• Strong Law

Limits of the Worker's Compensation System

By Sean Oswald of Strong Law Offices posted in Workers' Compensation on Friday, August 1, 2014.

The Worker's Compensation Act provides relief for injured workers on a no fault system. This means that it is not necessary for the injured worker to prove that the employer did anything wrong in order to receive compensation. This makes it much easier than it might otherwise be for the injured worker to receive benefits. There is however a trade off for this standard. The Work Comp Act serves to make it so that more employees who are injured receive benefits but it also works to reduce the amount of those benefits.

Your benefits under the Work Comp Act are limited in 3 primary ways.

  1. First the Respondent is only obligated to pay 2/3 of your actual lost wage and it is further reduced if some of your income was from overtime.

While these benefits are paid without taxes being withheld they are often significantly less than your pre-injury take home pay. This can mean that even when the Respondent is doing everything they are required to by law that you may still have trouble paying your mortgage, buying food, etc... and the longer the claim goes on the further behind you can end up. Critics of the work comp system often seem to act as though the TTD you are paid is a gift- but in reality it is meant to replace your lost income. Income you would not have lost but for an injury you sustained while working.

  1. Second the Respondent is not obligated to pay for the value of your benefits such as vacation pay, 401k, health insurance etc...

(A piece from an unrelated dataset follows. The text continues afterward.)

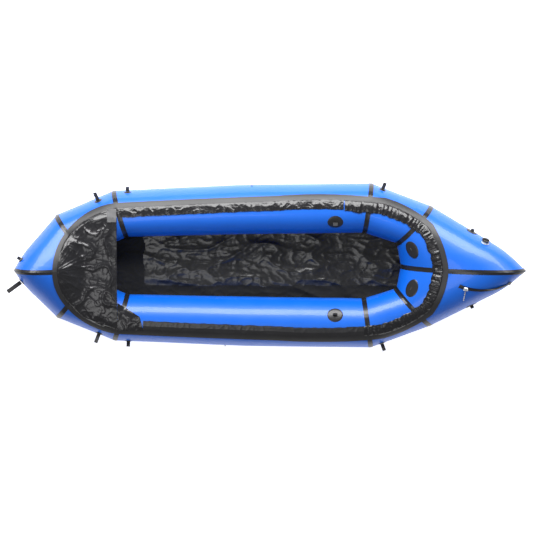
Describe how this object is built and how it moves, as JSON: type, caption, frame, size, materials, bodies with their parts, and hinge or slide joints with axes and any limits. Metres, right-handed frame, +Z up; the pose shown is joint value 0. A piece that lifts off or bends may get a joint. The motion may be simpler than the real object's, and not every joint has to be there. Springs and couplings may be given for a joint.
{
  "type": "inflatable kayak",
  "caption": "Two-person inflatable kayak of the packraft kind: welded tubes, upturned ends, black floor and bow deck, stern cargo zip, valve and webbing tie-down loops.",
  "frame": {"origin": "centre of the footprint, on the ground under the flat middle of the floor", "axes": "+X towards the stern, +Y to starboard, +Z up"},
  "size_m": [2.8722, 0.9594, 0.4226],
  "materials": {
    "hull_fabric": "glossy polyurethane-coated nylon, royal blue",
    "seam_tape": "glossy coated tape, black",
    "rim_tape": "satin coated tape, dark grey",
    "floor_fabric": "glossy coated nylon, black",
    "deck_fabric": "glossy coated nylon, black",
    "tab_fabric": "matt loop tape, light grey",
    "webbing": "woven webbing, black",
    "patch_fabric": "glossy coated nylon, black",
    "stub_plastic": "matt black",
    "zip_tape": "glossy coated tape, black",
    "zip_teeth": "satin black",
    "zip_docks": "smooth black",
    "zip_slider": "satin metal",
    "zip_pull": "matt dark grey",
    "valve_base": "glossy blue",
    "valve_body": "clear grey plastic",
    "valve_diaphragm": "matt black",
    "valve_cap": "smooth black",
    "valve_tether": "clear soft plastic"
  },
  "bodies": {
    "hull": {"bow_deck": "deck_fabric", "deck_edge_band": "deck_fabric", "deck_gusset": "deck_fabric", "floor": "floor_fabric", "floor_tape": "seam_tape", "hull_bow_port": "hull_fabric", "hull_bow_quarter_port": "hull_fabric", "hull_bow_quarter_starboard": "hull_fabric", "hull_bow_starboard": "hull_fabric", "hull_side_port": "hull_fabric", "hull_side_starboard": "hull_fabric", "hull_stern_port": "hull_fabric", "hull_stern_quarter_port": "hull_fabric", "hull_stern_quarter_starboard": "hull_fabric", "hull_stern_starboard": "hull_fabric", "patches_bow": "patch_fabric", "patches_seat": "patch_fabric", "patches_sides": "patch_fabric", "patches_stern": "patch_fabric", "rim_tape": "rim_tape", "seam_tape_bow": "seam_tape", "seam_tape_bow_corner_port": "seam_tape", "seam_tape_bow_corner_starboard": "seam_tape", "seam_tape_bow_quarter_port": "seam_tape", "seam_tape_bow_quarter_starboard": "seam_tape", "seam_tape_stern": "seam_tape", "seam_tape_stern_corner_port": "seam_tape", "seam_tape_stern_corner_starboard": "seam_tape", "seam_tape_stern_quarter_port": "seam_tape", "seam_tape_stern_quarter_starboard": "seam_tape", "side_stubs": "stub_plastic", "skirt_port": "deck_fabric", "skirt_starboard": "deck_fabric", "skirt_stern": "deck_fabric", "valve_base": "valve_base", "valve_body": "valve_body", "valve_diaphragm": "valve_diaphragm", "valve_tether": "valve_tether", "zip_docks": "zip_docks", "zip_tape": "zip_tape", "zip_teeth": "zip_teeth"},
    "loop_bow_starboard": {"loop_bow_starboard": "webbing"},
    "loop_bow_port": {"loop_bow_port": "webbing"},
    "loop_bow_quarter_starboard": {"loop_bow_quarter_starboard": "webbing"},
    "loop_bow_quarter_port": {"loop_bow_quarter_port": "webbing"},
    "loop_side_starboard": {"loop_side_starboard": "webbing"},
    "loop_side_port": {"loop_side_port": "webbing"},
    "loop_stern_quarter_starboard": {"loop_stern_quarter_starboard": "webbing"},
    "loop_stern_quarter_port": {"loop_stern_quarter_port": "webbing"},
    "loop_stern_starboard": {"loop_stern_starboard": "webbing"},
    "loop_stern_port": {"loop_stern_port": "webbing"},
    "loop_seat_starboard": {"loop_seat_starboard": "webbing"},
    "loop_seat_port": {"loop_seat_port": "webbing"},
    "loop_backrest_starboard": {"loop_backrest_starboard": "webbing"},
    "loop_backrest_port": {"loop_backrest_port": "webbing"},
    "zip_slider": {"zip_slider": "zip_slider"},
    "zip_pull": {"zip_pull": "zip_pull"},
    "valve_cap": {"valve_cap": "valve_cap"},
    "deck_tab": {"deck_tab": "tab_fabric"}
  },
  "joints": [
    {"name": "bow_starboard_swing", "type": "hinge", "parent": "hull", "child": "loop_bow_starboard", "pos_m": [-1.39591, 0.06473, 0.3319], "axis": [0.6072, 0.7933, 0.0444], "range_deg": [-85, 85]},
    {"name": "bow_port_swing", "type": "hinge", "parent": "hull", "child": "loop_bow_port", "pos_m": [-1.39606, -0.06977, 0.32149], "axis": [0.5783, -0.8147, 0.0435], "range_deg": [-85, 85]},
    {"name": "bow_quarter_starboard_swing", "type": "hinge", "parent": "hull", "child": "loop_bow_quarter_starboard", "pos_m": [-0.96597, 0.3811, 0.21458], "axis": [0.9443, 0.2962, 0.1433], "range_deg": [-85, 85]},
    {"name": "bow_quarter_port_swing", "type": "hinge", "parent": "hull", "child": "loop_bow_quarter_port", "pos_m": [-0.96597, -0.3811, 0.21458], "axis": [0.9443, -0.2962, 0.1433], "range_deg": [-85, 85]},
    {"name": "side_starboard_swing", "type": "hinge", "parent": "hull", "child": "loop_side_starboard", "pos_m": [-0.80024, 0.42792, 0.19176], "axis": [0.9992, 0.0385, 0.0118], "range_deg": [-85, 85]},
    {"name": "side_port_swing", "type": "hinge", "parent": "hull", "child": "loop_side_port", "pos_m": [-0.80024, -0.42792, 0.19176], "axis": [0.9992, -0.0385, 0.0118], "range_deg": [-85, 85]},
    {"name": "stern_quarter_starboard_swing", "type": "hinge", "parent": "hull", "child": "loop_stern_quarter_starboard", "pos_m": [0.62897, 0.44159, 0.19177], "axis": [0.9447, -0.3116, -0.1025], "range_deg": [-85, 85]},
    {"name": "stern_quarter_port_swing", "type": "hinge", "parent": "hull", "child": "loop_stern_quarter_port", "pos_m": [0.62897, -0.44159, 0.19177], "axis": [0.9447, 0.3116, -0.1025], "range_deg": [-85, 85]},
    {"name": "stern_starboard_swing", "type": "hinge", "parent": "hull", "child": "loop_stern_starboard", "pos_m": [1.11849, 0.19345, 0.25938], "axis": [0.909, -0.4166, 0.0063], "range_deg": [-85, 40]},
    {"name": "stern_port_swing", "type": "hinge", "parent": "hull", "child": "loop_stern_port", "pos_m": [1.11849, -0.19345, 0.25938], "axis": [0.909, 0.4166, 0.0063], "range_deg": [-40, 85]},
    {"name": "seat_starboard_swing", "type": "hinge", "parent": "hull", "child": "loop_seat_starboard", "pos_m": [0.362, 0.25929, 0.27435], "axis": [1, 0.0002, -0.0005], "range_deg": [-85, 85]},
    {"name": "seat_port_swing", "type": "hinge", "parent": "hull", "child": "loop_seat_port", "pos_m": [0.362, -0.25929, 0.27435], "axis": [1, -0.0002, -0.0005], "range_deg": [-85, 85]},
    {"name": "backrest_starboard_swing", "type": "hinge", "parent": "hull", "child": "loop_backrest_starboard", "pos_m": [0.80029, 0.12053, 0.26649], "axis": [0.6645, -0.7262, -0.1762], "range_deg": [-85, 85]},
    {"name": "backrest_port_swing", "type": "hinge", "parent": "hull", "child": "loop_backrest_port", "pos_m": [0.80029, -0.12053, 0.26649], "axis": [0.6645, 0.7262, -0.1762], "range_deg": [-85, 85]},
    {"name": "zip_slide", "type": "slide", "parent": "hull", "child": "zip_slider", "axis": [0.9896, -0.143, -0.0141], "range_m": [0, 0.082]},
    {"name": "zip_pull_swing", "type": "hinge", "parent": "zip_slider", "child": "zip_pull", "pos_m": [1.08471, -0.11241, 0.37536], "axis": [-0.9896, 0.143, 0.0141], "range_deg": [0, 80]},
    {"name": "valve_cap_turn", "type": "hinge", "parent": "hull", "child": "valve_cap", "pos_m": [1.19787, 0.16504, 0.31971], "axis": [0.2878, 0.8799, 0.378], "range_deg": [0, 270]},
    {"name": "deck_tab_lift", "type": "hinge", "parent": "hull", "child": "deck_tab", "pos_m": [-0.911, 0.303, 0.3025], "axis": [0, -0.9816, 0.1908], "range_deg": [0, 120]}
  ]
}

In today's world, the value of benefits is often the reason that a person takes any given job. Health insurance is of almost tremendous value, and to find out that once you were injured your company does not have to pay for such benefits is a slap in the face. Yet, the law specifically excludes such benefits from being considered as part of your compensation. This effectly lessens the value of compensation received by any employee by an average of 1/3.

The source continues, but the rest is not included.